DIONNE: What I was much taken by the Vatican’s Pontifical Commission on Peace and Justice’s critique of the economy that made you wonder is Pope Benedict going to show up at one of these encampments of Occupy Wall Street? Because it was a very tough critique of capitalism. It didn’t say get rid of the market system, but it raised a series of moral questions and I’d like to think and this has happened in other traditions as well, I’d like to think that we can have, at the end of this downturn and serious moral conversation about how you create and just and competitive economic system.
ABERNETHY: Kevin what do you, what do you see?

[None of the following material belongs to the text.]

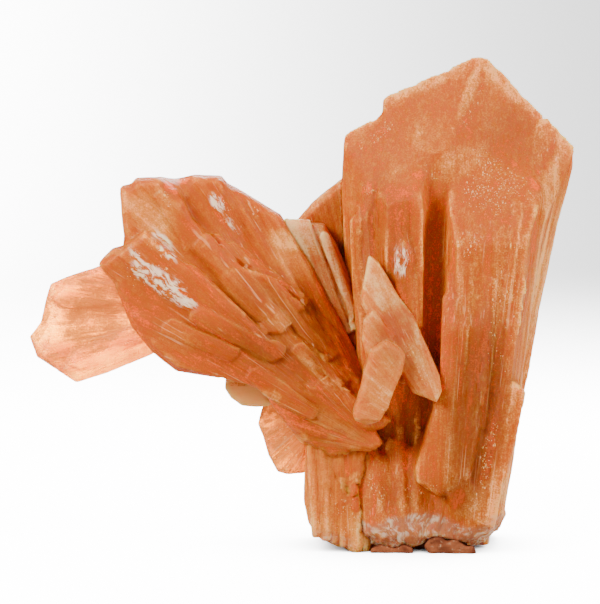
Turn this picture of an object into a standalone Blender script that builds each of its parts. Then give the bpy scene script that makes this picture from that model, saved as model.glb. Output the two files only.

ECKSTROM: I was really struck by the sale of the Crystal Cathedral in Southern California. You had this institution that went bankrupt and I think it’s a microcosm of sort of the shifts that are going on in the American relig–
ABERNETHY: And It was a symbol of—
ECKSTROM: Protestant dominance. Yeah. And it’s symbolic of the shifts that are going on in the American religious landscape where white mainline aging Protestants are literally losing ground, literally, to Catholics primarily fueled by Hispanic immigration, it’s fascinating.
ABERNETHY: Kim?
LAWTON: I was struck by the number of religious successes I saw in the pop culture world. We had several books on the New York Times bestseller lists about heaven and hell including one that created a huge amount of controversy within the Evangelical community by an Evangelical pastor who had a more expansive view of who’s going to hell. We saw the Book of Mormon on Broadway sweeping the Tony’s. We had a movie called Courageous by a church in Georgia making over 33 million dollars and that’s still making money every day. And you know just stuff like that and of course who could forget Tim Tebow and the Denver Broncos quarterback who make kneeling in prayer a sort of cultural phenomenon, generated a lot of controversy but still got a lot of people talking about the public display of religion.
DIONNE: And he won a lot of games.
LAWTON: Well…
ABERNETHY: Our time is up I’m sorry to say. Happy Christmas and Happy Hanukkah to all our viewers and to Kevin Eckstrom, E.J. Dionne and Kim Lawton. I’m Bob Abernethy.